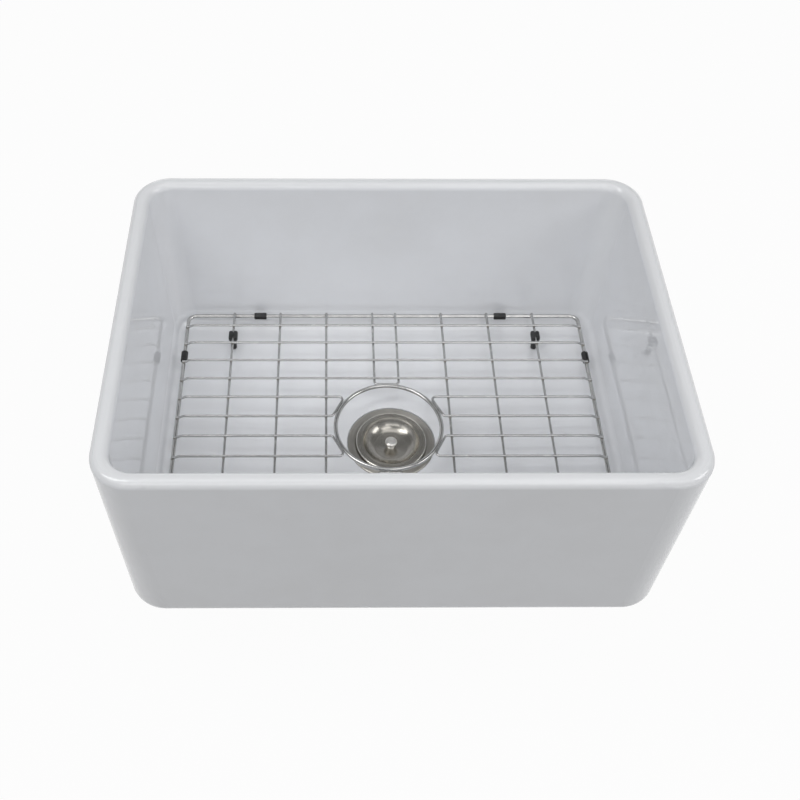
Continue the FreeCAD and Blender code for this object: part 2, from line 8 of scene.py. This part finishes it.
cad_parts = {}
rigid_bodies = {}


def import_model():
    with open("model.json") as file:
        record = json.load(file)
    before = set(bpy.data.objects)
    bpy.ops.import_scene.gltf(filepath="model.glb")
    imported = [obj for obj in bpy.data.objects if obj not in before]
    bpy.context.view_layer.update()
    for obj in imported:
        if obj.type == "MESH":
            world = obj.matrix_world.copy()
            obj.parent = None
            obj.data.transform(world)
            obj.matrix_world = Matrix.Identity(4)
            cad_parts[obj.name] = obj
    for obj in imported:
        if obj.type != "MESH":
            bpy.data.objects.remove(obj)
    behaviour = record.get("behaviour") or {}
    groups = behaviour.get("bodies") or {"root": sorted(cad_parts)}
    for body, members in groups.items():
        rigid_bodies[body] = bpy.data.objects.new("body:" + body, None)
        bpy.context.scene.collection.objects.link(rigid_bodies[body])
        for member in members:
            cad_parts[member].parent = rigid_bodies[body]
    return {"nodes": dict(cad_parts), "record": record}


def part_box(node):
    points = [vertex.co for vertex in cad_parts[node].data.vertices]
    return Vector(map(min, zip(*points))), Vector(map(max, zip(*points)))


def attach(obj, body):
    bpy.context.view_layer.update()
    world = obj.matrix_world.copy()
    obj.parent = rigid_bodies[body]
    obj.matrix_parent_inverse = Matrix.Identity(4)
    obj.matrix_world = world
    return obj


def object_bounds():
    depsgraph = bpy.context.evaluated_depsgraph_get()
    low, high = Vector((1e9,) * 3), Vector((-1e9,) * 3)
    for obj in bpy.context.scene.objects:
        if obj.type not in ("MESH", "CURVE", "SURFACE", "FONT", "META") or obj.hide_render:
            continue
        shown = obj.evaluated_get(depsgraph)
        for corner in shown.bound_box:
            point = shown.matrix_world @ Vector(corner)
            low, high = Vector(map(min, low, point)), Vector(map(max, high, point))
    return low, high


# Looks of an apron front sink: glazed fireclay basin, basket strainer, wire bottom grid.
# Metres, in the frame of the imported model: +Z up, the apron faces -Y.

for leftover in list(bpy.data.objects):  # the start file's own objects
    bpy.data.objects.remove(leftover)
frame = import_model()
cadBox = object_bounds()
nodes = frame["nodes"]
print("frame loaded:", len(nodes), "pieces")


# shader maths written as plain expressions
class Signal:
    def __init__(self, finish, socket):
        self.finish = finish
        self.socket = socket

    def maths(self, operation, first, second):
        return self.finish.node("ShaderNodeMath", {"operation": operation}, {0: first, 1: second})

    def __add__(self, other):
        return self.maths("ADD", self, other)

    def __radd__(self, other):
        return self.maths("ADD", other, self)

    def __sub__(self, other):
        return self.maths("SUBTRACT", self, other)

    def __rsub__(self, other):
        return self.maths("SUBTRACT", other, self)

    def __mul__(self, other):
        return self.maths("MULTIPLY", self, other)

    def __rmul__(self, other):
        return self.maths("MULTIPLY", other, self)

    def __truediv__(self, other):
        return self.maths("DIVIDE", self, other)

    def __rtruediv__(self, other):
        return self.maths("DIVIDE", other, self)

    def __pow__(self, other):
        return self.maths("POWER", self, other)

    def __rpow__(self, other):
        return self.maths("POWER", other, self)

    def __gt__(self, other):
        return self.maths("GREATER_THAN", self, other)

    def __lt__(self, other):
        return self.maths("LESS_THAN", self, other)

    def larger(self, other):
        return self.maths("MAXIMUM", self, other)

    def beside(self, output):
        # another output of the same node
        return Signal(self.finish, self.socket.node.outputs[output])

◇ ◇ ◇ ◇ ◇

▶ [Task objective] Each line of the listing above should be output exactly.

▶ [Solution to the exercise]
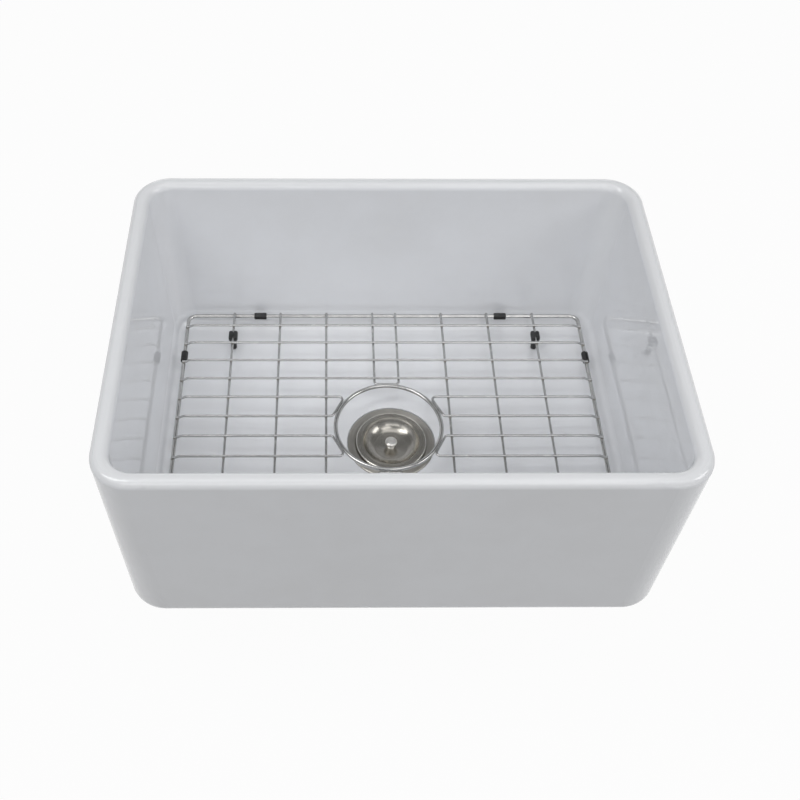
Continue the FreeCAD and Blender code for this object: part 2, from line 8 of scene.py. This part finishes it.
cad_parts = {}
rigid_bodies = {}


def import_model():
    with open("model.json") as file:
        record = json.load(file)
    before = set(bpy.data.objects)
    bpy.ops.import_scene.gltf(filepath="model.glb")
    imported = [obj for obj in bpy.data.objects if obj not in before]
    bpy.context.view_layer.update()
    for obj in imported:
        if obj.type == "MESH":
            world = obj.matrix_world.copy()
            obj.parent = None
            obj.data.transform(world)
            obj.matrix_world = Matrix.Identity(4)
            cad_parts[obj.name] = obj
    for obj in imported:
        if obj.type != "MESH":
            bpy.data.objects.remove(obj)
    behaviour = record.get("behaviour") or {}
    groups = behaviour.get("bodies") or {"root": sorted(cad_parts)}
    for body, members in groups.items():
        rigid_bodies[body] = bpy.data.objects.new("body:" + body, None)
        bpy.context.scene.collection.objects.link(rigid_bodies[body])
        for member in members:
            cad_parts[member].parent = rigid_bodies[body]
    return {"nodes": dict(cad_parts), "record": record}


def part_box(node):
    points = [vertex.co for vertex in cad_parts[node].data.vertices]
    return Vector(map(min, zip(*points))), Vector(map(max, zip(*points)))


def attach(obj, body):
    bpy.context.view_layer.update()
    world = obj.matrix_world.copy()
    obj.parent = rigid_bodies[body]
    obj.matrix_parent_inverse = Matrix.Identity(4)
    obj.matrix_world = world
    return obj


def object_bounds():
    depsgraph = bpy.context.evaluated_depsgraph_get()
    low, high = Vector((1e9,) * 3), Vector((-1e9,) * 3)
    for obj in bpy.context.scene.objects:
        if obj.type not in ("MESH", "CURVE", "SURFACE", "FONT", "META") or obj.hide_render:
            continue
        shown = obj.evaluated_get(depsgraph)
        for corner in shown.bound_box:
            point = shown.matrix_world @ Vector(corner)
            low, high = Vector(map(min, low, point)), Vector(map(max, high, point))
    return low, high


# Looks of an apron front sink: glazed fireclay basin, basket strainer, wire bottom grid.
# Metres, in the frame of the imported model: +Z up, the apron faces -Y.

for leftover in list(bpy.data.objects):  # the start file's own objects
    bpy.data.objects.remove(leftover)
frame = import_model()
cadBox = object_bounds()
nodes = frame["nodes"]
print("frame loaded:", len(nodes), "pieces")


# shader maths written as plain expressions
class Signal:
    def __init__(self, finish, socket):
        self.finish = finish
        self.socket = socket

    def maths(self, operation, first, second):
        return self.finish.node("ShaderNodeMath", {"operation": operation}, {0: first, 1: second})

    def __add__(self, other):
        return self.maths("ADD", self, other)

    def __radd__(self, other):
        return self.maths("ADD", other, self)

    def __sub__(self, other):
        return self.maths("SUBTRACT", self, other)

    def __rsub__(self, other):
        return self.maths("SUBTRACT", other, self)

    def __mul__(self, other):
        return self.maths("MULTIPLY", self, other)

    def __rmul__(self, other):
        return self.maths("MULTIPLY", other, self)

    def __truediv__(self, other):
        return self.maths("DIVIDE", self, other)

    def __rtruediv__(self, other):
        return self.maths("DIVIDE", other, self)

    def __pow__(self, other):
        return self.maths("POWER", self, other)

    def __rpow__(self, other):
        return self.maths("POWER", other, self)

    def __gt__(self, other):
        return self.maths("GREATER_THAN", self, other)

    def __lt__(self, other):
        return self.maths("LESS_THAN", self, other)

    def larger(self, other):
        return self.maths("MAXIMUM", self, other)

    def beside(self, output):
        # another output of the same node
        return Signal(self.finish, self.socket.node.outputs[output])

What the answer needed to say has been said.